Tue 17th – Sat 21st January 2012


Julia Chapman

at 14:36 on 18th Jan 2012



One of the greatest challenges of DULOG’s annual Gala musical is a perpetual attempt to surpass the accomplishments of the previous year’s performance. In this year’s Oklahoma!, DULOG somehow managed the impossible by creating a production, although less spectacle and more sentiment than The Producers, even more wildly entertaining than its predecessor.

Revolving around a reluctant romance between cowboy Curly McLain and the object of his affections, Laurey Williams, Oklahoma! is a heartfelt tale with a less heartfelt attitude towards outsiders. With Aunt Eller (played by the excellent Kate Hunter) overseeing the antics of youngsters in rural Oklahoma Territory at the turn of the century, cowboys and farmers fight for the women they love.
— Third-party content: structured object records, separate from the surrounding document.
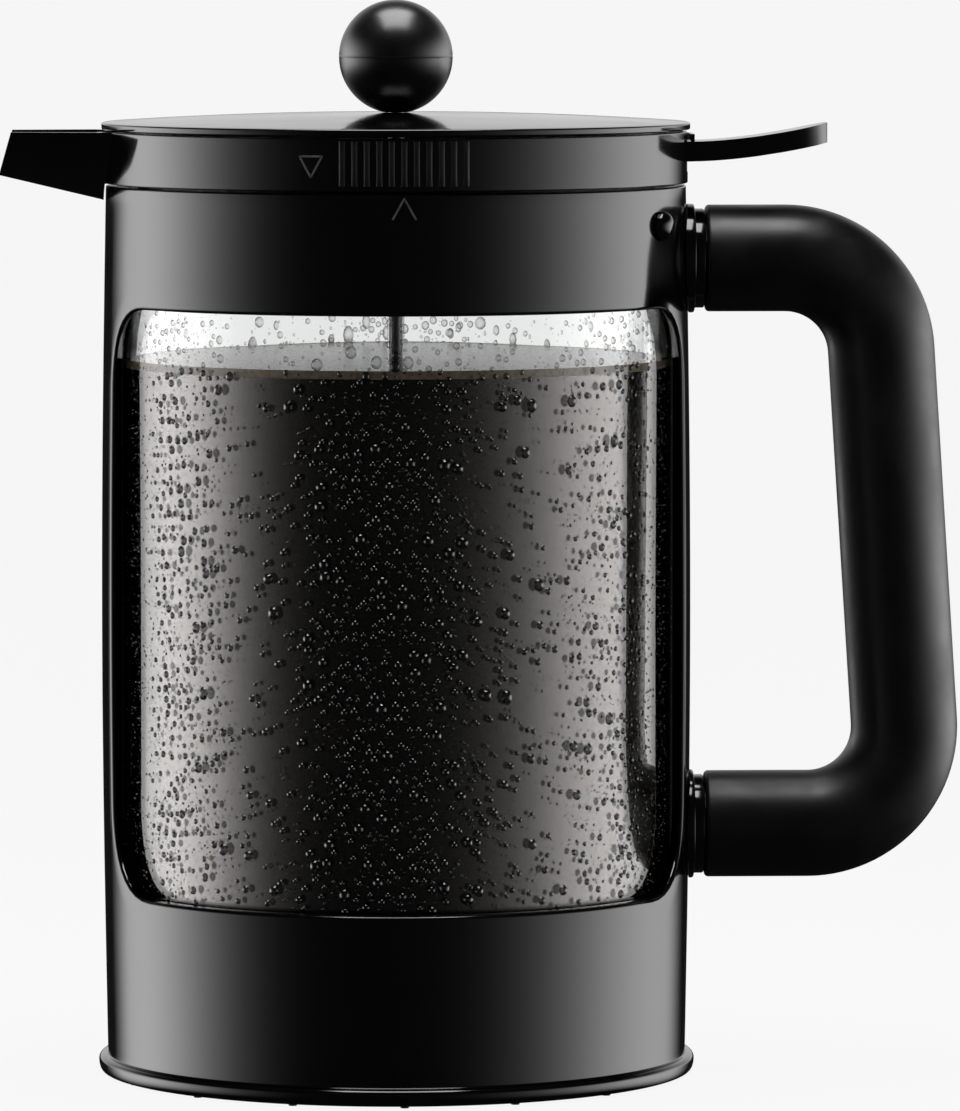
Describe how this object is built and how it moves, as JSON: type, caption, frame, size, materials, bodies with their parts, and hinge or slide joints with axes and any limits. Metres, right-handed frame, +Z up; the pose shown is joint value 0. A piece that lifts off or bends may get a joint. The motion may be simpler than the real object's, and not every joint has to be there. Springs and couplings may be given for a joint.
{
  "type": "press-style cold brew coffee maker",
  "caption": "Cold brew press pot: glass beaker in a black frame with cut-out windows, loop handle, lid with open spout and thumb lever, and a ball-knob plunger with a filter stack.",
  "frame": {"origin": "where the pot's vertical axis meets the table", "axes": "+Z up along the pot's axis; the spout points to -X; the handle and the thumb lever point to +X; the front window faces -Y"},
  "size_m": [0.2029, 0.1262, 0.2271],
  "materials": {
    "gloss_black": "polished",
    "soft_black": "soft touch, satin",
    "glass": "clear, polished",
    "steel": "satin",
    "silicone": "matte",
    "nylon": "satin moulded"
  },
  "bodies": {
    "frame_body": {"frame_shell": "gloss_black", "foot_ring": "silicone", "beaker_cushion": "silicone", "glass_beaker": "glass", "handle_grip": "soft_black", "handle_core": "nylon", "handle_collar_upper": "gloss_black", "handle_collar_lower": "gloss_black", "handle_screw_upper": "steel", "handle_screw_lower": "steel", "frame_peg_front": "gloss_black", "frame_peg_rear": "gloss_black"},
    "seal_body": {"lid_seal": "silicone"},
    "lid_body": {"lid_ring": "gloss_black", "lid_cup": "nylon", "lid_disc": "gloss_black", "rod_bushing": "silicone", "lever_pin": "steel"},
    "lever_body": {"pour_lever": "gloss_black", "lever_spring": "steel"},
    "valve_body": {"pour_valve": "silicone"},
    "plunger_body": {"plunger_knob": "gloss_black", "plunger_rod": "steel", "rod_collar": "steel", "filter_spreader": "steel", "filter_spacer": "steel", "filter_gasket": "silicone", "filter_mesh": "steel", "filter_cross_plate": "steel", "filter_nut": "steel"}
  },
  "joints": [
    {"name": "lid_lift", "type": "slide", "parent": "frame_body", "child": "seal_body", "axis": [0, 0, 1], "range_m": [0, 0.2]},
    {"name": "lid_turn", "type": "hinge", "parent": "seal_body", "child": "lid_body", "pos_m": [0, 0, 0.1815], "axis": [0, 0, 1], "range_deg": [0, 18]},
    {"name": "plunger_slide", "type": "slide", "parent": "lid_body", "child": "plunger_body", "axis": [0, 0, 1], "range_m": [0, 0.145]},
    {"name": "lever_press", "type": "hinge", "parent": "lid_body", "child": "lever_body", "pos_m": [0.04, 0, 0.1945], "axis": [0, 1, 0], "range_deg": [0, 4], "stiffness_Nm_per_rad": 0.5, "springref_deg": -11.46},
    {"name": "valve_lift", "type": "slide", "parent": "lid_body", "child": "valve_body", "axis": [0, 0, 1], "range_m": [0, 0.0054]}
  ],
  "couplings": [
    {"joint": "valve_lift", "follows": "lever_press", "m_per_rad": 0.0744}
  ]
}
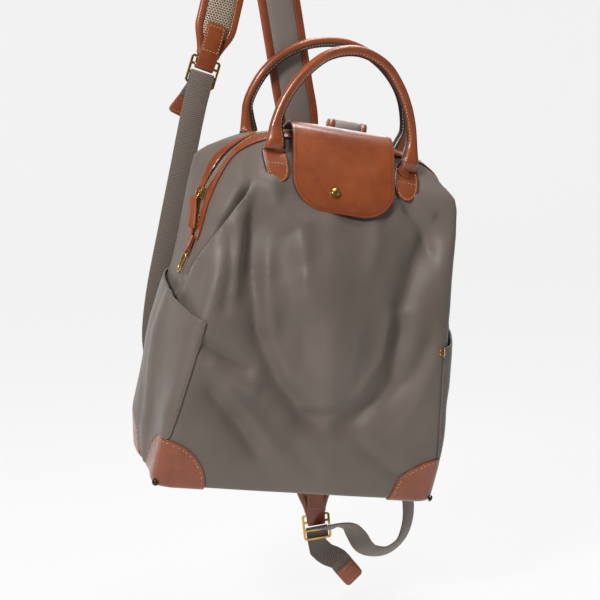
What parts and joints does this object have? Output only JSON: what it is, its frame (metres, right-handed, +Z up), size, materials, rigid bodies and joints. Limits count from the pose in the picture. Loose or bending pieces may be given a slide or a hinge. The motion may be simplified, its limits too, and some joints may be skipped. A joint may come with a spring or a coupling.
{
  "type": "backpack",
  "caption": "Soft convertible backpack with padded shoulder straps, carrying handles, leather corner patches, side pockets and a top flap over the zip, hanging from one strap.",
  "frame": {"origin": "Highest point inside the top loop of the strap that holds the bag, where it touches the hook.", "axes": "+Z up, -Y towards the bag's front, +X towards its right side seen from the front. The bag hangs from the origin, its top leaning forward and towards +X."},
  "size_m": [0.3321, 0.1988, 0.7714],
  "materials": {
    "nylon": "fine taupe weave, slight sheen",
    "leather": "glossy tan, stitched",
    "brass": "polished",
    "dark_metal": "dark, antiqued",
    "teeth": "small metal teeth on a tape",
    "mesh_cloth": "beige spacer mesh, matt",
    "webbing": "ribbed across, matt"
  },
  "bodies": {
    "root": {"bag_body": "nylon", "left_pocket": "nylon", "right_pocket": "nylon", "right_pocket_ring": "brass", "corner_patch_front_left": "leather", "corner_stud_front_left": "dark_metal", "corner_patch_front_right": "leather", "corner_stud_front_right": "dark_metal", "corner_patch_back_left": "leather", "corner_stud_back_left": "dark_metal", "corner_patch_back_right": "leather", "corner_stud_back_right": "dark_metal", "zip_edging_front": "leather", "zip_edging_back": "leather", "zip_chain": "teeth", "zip_slider": "brass", "zip_link": "brass", "zip_pull_tab": "leather", "left_ring": "brass", "left_ring_tab": "leather", "left_lower_anchor": "leather", "right_ring": "brass", "right_ring_tab": "leather", "right_lower_anchor": "leather", "front_handle": "leather", "back_handle": "leather", "top_flap": "leather", "snap_cap": "brass", "snap_post": "brass", "strap_anchor": "leather", "carrying_strap_outer": "nylon", "carrying_strap_mesh": "mesh_cloth", "carrying_strap_edge_a": "leather", "carrying_strap_edge_b": "leather", "carrying_strap_end_tab": "leather", "carrying_strap_buckle": "brass", "carrying_strap_webbing": "webbing", "carrying_strap_tail_tip": "leather", "hanging_strap_outer": "nylon", "hanging_strap_mesh": "mesh_cloth", "hanging_strap_edge_a": "leather", "hanging_strap_edge_b": "leather", "hanging_strap_end_tab": "leather", "hanging_strap_buckle": "brass", "hanging_strap_webbing": "webbing", "hanging_strap_tail_tip": "leather"}
  },
  "joints": []
}
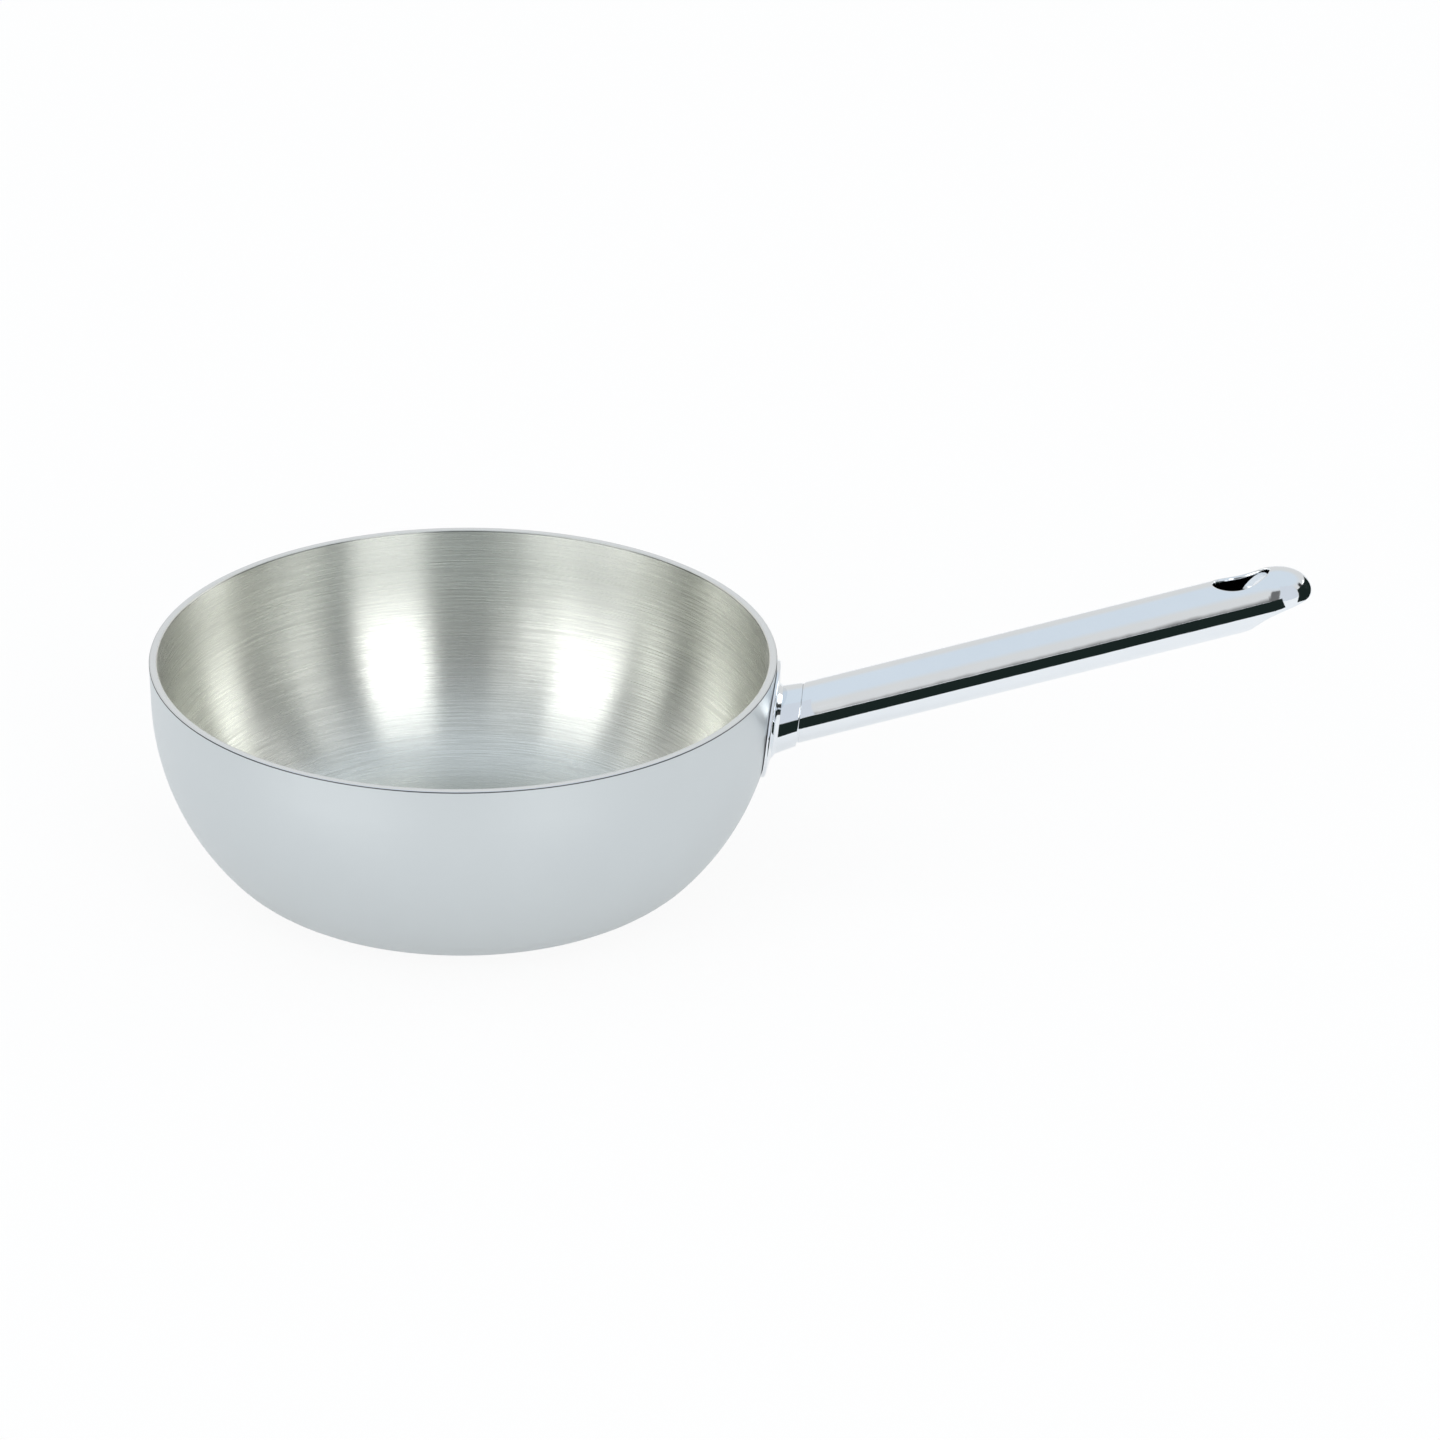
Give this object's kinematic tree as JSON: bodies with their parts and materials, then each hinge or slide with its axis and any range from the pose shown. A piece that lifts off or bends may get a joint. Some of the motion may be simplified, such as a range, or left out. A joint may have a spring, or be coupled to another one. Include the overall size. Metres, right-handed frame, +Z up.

Off to a slow start, Oklahoma!’s early musical numbers were rather lacklustre. However, the pace picked up eventually and the cavity-inducing sweetness of the immensely talented Guy Huges and Elissa Churchill riveted everyone’s attention. The rapport between their characters Curly and Laurey was exceptional; their chemistry and physical comedy prevented their relationship from the dullness that could so easily be manifested by such a picture-perfect couple. The scene in which Curly gives up everything he has in the world in order to afford to outbid Jud for Laurey’s basket was genuinely heartbreaking.

It was Oklahoma!’s darker undertones, however, that saved the show from mere frivolity. David Stodel was a subtle, brooding Jud, the Boo Radley character of the show, although less misunderstood than justifiably prejudiced against. The incongruous dark streak of his pathological love for Laurey and his ill treatment at the hands of others added another dimension to the show which alone made the whole production worth watching.

The intimate moment between Curly and Jud in the smokehouse, in which Curly nearly manages to convince Jud to commit suicide, was touching in the latter’s naïveté but eerie and unsettling once sympathy could be directed towards his character. ‘Pore Jud is Daid’ was surprisingly one of the musical highlights of the production. The glimpse into Jud’s world, complete with vintage nude postcards, provided just enough pathos to balance out the rest of the production. Hughes’ unavoidably likeable Curly exercising his cruelty over Jud ensured that the inevitable happy ending was undermined by the shadow of his unkind actions.

One of the most remarkable performances was by Felix Stevenson, who surely left no one unconvinced of the powers of fake tan to transform someone to an entirely different race. Sarah Peters’ cameo as Gertie Cummings clad in what must have been a Little Bo Peep costume was likewise very funny. The endearing relationship between Alex Wingfield’s Will and Nat Goodwin’s Ado Annie, coloured by their guileless natures, provided some of the show’s best comic moments, including Ado Annie’s ‘I Cain’t Say No’ and the pair’s ‘All er Nothin’ as highlights.

Attention must also be paid to the choreography, particularly in the Dream Ballet sequence, a little play-within-a-play in which the story of Oklahoma! plays out with a marked difference in result. The vignette was truly enthralling and the entire ensemble involved deserves to be lauded for it. The set featured a lovely, if everlasting, sunset and lay the stage perfectly for the performance.

As a musical, Oklahoma! is somewhat wanting, but with their unfailing professionalism DULOG conjured a charming, funny, nuanced and highly enjoyable performance which was simply outstanding!